At 10, Tommy (the mesmerizing Alexander Ferguson) is put in front of a pinball machine by Cousin Kevin. He turns into a pinball savant and attracts an almost religious following among young Mods. In a scene that should be a high point in the show, but isn't here, Tommy comes under the spell of the vampy Acid Queen (Sara Shelby-Martin), an LSD-dropping gypsy. (Shelby-Martin plays her as a Goth Kaye Ballard.)
A broken mirror causes the 21-year-old Tommy (Casey Robinson) to experience flashbacks of the murder. He emerges from his silent world with the anthem "I'm Free," one of the show's best tunes. Sickened to find himself surrounded by sycophants who follow him everywhere, he tries to teach them that idol worship is an empty pursuit--a message The Who were ready to pound at their fans at the height of their popularity at the end of the swingin' '60s.
It's a powerful, if flawed, rock opera--better than Godspell certainly, not as good as Hair. The best numbers--"See Me, Feel Me," "Pinball Wizard," "We're Not Gonna Take It"--long ago got co-opted into commercial theme songs. The show's overture underscores a Clarinex ad. Still, there's something beautiful and hypnotic about Tommy. Like the Beatles' Sgt.
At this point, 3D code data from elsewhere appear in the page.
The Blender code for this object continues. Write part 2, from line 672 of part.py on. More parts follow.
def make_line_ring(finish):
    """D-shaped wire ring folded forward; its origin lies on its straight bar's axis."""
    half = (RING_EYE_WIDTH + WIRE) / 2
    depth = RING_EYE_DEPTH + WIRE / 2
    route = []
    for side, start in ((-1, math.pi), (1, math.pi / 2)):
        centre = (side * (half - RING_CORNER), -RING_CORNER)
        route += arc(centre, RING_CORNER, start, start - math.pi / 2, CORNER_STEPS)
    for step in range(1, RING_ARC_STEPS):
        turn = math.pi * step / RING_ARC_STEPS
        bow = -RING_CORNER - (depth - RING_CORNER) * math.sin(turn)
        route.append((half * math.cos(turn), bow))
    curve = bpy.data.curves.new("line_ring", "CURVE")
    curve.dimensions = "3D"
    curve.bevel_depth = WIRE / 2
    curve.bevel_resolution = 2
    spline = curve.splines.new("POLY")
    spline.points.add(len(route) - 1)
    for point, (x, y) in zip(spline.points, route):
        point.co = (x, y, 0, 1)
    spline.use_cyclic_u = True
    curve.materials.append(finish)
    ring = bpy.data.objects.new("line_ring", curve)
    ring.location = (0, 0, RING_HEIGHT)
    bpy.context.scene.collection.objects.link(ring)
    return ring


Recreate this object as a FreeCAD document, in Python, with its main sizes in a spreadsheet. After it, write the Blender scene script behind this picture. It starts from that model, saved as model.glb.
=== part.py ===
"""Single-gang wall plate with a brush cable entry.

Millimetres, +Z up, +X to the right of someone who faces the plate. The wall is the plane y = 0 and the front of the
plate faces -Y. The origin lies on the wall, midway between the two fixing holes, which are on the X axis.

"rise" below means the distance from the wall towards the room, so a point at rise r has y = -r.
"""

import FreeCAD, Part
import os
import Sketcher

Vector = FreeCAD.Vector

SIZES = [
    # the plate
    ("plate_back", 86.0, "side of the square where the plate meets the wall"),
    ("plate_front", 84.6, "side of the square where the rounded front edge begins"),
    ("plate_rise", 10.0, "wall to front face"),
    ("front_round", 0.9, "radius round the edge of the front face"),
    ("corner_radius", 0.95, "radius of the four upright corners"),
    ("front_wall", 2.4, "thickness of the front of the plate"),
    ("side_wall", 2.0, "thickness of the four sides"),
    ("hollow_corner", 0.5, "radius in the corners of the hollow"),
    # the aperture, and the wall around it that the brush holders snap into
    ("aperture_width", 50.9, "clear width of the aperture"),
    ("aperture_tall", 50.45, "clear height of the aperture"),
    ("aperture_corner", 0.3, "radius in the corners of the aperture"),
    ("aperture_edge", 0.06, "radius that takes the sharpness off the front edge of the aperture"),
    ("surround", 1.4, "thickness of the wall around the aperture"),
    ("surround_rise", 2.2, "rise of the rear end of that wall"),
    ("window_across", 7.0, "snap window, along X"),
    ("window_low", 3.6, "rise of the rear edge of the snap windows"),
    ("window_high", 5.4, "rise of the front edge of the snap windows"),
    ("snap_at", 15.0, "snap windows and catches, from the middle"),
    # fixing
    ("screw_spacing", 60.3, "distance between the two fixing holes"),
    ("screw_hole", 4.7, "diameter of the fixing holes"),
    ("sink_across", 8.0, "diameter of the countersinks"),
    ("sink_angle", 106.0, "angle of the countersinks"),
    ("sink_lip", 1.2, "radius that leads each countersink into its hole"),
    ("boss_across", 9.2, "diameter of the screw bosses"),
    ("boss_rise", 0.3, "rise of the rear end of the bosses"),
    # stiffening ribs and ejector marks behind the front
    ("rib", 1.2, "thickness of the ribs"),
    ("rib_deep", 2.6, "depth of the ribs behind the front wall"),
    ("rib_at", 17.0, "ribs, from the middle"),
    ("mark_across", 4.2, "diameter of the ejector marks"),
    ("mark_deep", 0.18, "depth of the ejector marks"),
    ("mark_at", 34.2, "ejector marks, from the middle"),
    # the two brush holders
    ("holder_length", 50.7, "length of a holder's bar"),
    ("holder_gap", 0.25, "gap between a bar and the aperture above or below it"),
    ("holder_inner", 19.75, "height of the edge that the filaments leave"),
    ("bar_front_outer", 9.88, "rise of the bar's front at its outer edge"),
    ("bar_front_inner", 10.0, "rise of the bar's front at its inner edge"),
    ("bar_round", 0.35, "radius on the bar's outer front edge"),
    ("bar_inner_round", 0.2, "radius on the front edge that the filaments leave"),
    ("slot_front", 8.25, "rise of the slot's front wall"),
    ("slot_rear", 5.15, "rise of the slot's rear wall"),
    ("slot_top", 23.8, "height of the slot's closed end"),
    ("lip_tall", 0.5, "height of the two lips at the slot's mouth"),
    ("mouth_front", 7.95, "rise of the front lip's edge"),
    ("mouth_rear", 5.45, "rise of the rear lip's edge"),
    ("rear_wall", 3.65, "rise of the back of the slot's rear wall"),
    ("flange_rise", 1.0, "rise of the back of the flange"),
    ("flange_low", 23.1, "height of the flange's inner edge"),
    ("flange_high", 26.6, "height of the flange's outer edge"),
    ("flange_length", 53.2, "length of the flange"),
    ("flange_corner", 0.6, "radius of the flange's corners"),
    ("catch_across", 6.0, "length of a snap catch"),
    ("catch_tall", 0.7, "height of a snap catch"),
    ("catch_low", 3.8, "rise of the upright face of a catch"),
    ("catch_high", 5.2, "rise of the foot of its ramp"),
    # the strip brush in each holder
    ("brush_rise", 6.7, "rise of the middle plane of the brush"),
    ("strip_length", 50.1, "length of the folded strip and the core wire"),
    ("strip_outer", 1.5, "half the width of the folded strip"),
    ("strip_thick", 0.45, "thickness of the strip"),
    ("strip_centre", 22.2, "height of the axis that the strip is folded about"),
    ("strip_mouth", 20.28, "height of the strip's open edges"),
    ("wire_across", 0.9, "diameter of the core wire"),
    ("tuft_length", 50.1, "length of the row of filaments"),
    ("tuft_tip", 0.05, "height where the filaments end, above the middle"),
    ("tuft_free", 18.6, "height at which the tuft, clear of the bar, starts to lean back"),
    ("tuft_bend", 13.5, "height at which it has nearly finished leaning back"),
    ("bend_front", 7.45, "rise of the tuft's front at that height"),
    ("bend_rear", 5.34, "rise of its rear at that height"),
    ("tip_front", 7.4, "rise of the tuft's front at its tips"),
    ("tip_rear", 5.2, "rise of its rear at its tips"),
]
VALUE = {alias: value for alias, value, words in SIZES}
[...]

Pepper and Pink Floyd's The Wall, it stands as testament to a rock superstar's willingness to experiment with storytelling back in the day.
In the few scenes where their voices can be heard, Uptown's cast of strong singers, under Bruce R. Coleman's direction, seems to be giving it their all, particularly young Ferguson (son of Dallas actors Terri and Chamblee Ferguson), Robinson (last seen at Uptown in his birthday suit in Love! Valour! Compassion!) and Courtney Franklin, who has one spectacular number at the end of act two as Tommy's schoolgirl sweetheart, Sally Simpson. Choreography by Vicki Squires is too frenetic by half, but the handsome dancers manage it all without bumping into each other or falling down. Costumes by Suzi Shankle and Bill Bullard mix Carnaby Street with a touch of Vegas Elvis tribute, but the results are pleasing enough to the eye.
As mixed reviews go, consider this the print version of one hand clapping.